Éclectisme : Manière de s’intéresser à tous les domaines, à tous les sujets
Il y en assurément, dans le chouette programme ici décliné par une instrumentiste ouverte à tous les styles. Il y a des grands classiques bien sûr, Chopin et Schubert donc, mais aussi Franz Liszt et sa Consolation n°3 plus vibrante et mélancolique que jamais. Plus inattendu (et plus ancien), François Couperin est aussi convoqué, avec un extrait de ses « Barricades mystérieuses » réglées au rythme d’un coucou suisse. Mais il y a aussi ces oeuvres de maîtres revisités par d’autres maîtres, tel cette sérénade « Ständchen » de Franz Schubert adaptée par Liszt (décidément aussi somptueuse au piano qu’au violoncelle), ou encore ce Prélude et Fugue BWV 543 de Bach transcrit de l’orgue au piano par Liszt, encore lui. Autant de pages où l’on voyage (en première classe) à travers les époques et les sentiments : nostalgie, solennité, tendresse, passion. Et quitte à se laisser bercer par tant de polyvalence, autant ne pas choisir et céder à l’ivresse de chacun de ces transports.

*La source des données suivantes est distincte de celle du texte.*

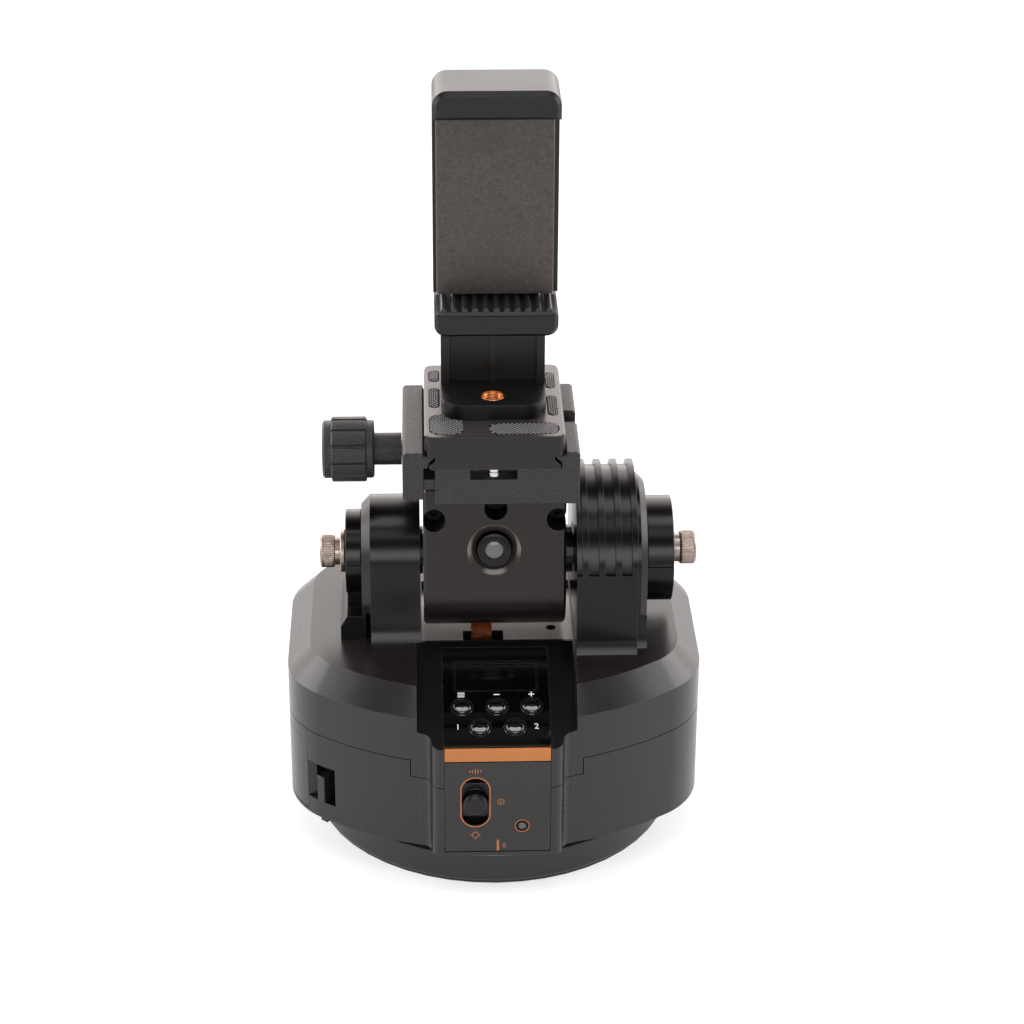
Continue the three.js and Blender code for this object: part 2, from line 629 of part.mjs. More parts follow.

Energie : Vigueur particulière dans la manière de s’exprimer
Il y a donc une sensibilité de tous les instants dans le jeu de la conteuse Khatia Buniatishvili. Il y a aussi une folle énergie, déployée au besoin à renforts de gestes soudainement plus amples, de bonds sur le tabouret et de mains passées dans les cheveux pour évacuer une mèche rebelle. Ce qui se remarque notamment dans cette tempétueuse Rhapsodie Hongroise de Liszt revisitée par le maître Vladimir Horovitz…et par la pianiste elle-même, venue rajouter encore plus de folie et d’acrobaties à une œuvre déjà si périlleuse. Mais l’exécution est confondante de maîtrise et d’énergie, donc, une énergie électrique qui s’applique aussi au premier bis venus conclure ce « show » : le mouvement Precipitato de la Sonate n°7 de Prokofiev. Il en faut alors de l’énergie pour faire courir les doigts d’un bout à l’autre du piano, les faire glisser sur le clavier, et même se chevaucher. Tous, bien sûr, finissent par retomber sur leurs pattes.
Enchanteur : Se dit de quelqu’un doué d’un charme irrésistible
Au fond, il semble donc que ce soit cela, un concert de Khatia Buniatishvili : une manière d’enchantement qui trouve une parfaite conclusion, ici, avec une version pour piano de la fameuse Javanaise de Gainsbourg. Un instant un peu plus jazzy appelant la longue ovation d’un public qui, ne lui plaise, aime sa Khatia bien davantage que « le temps d’une chanson ».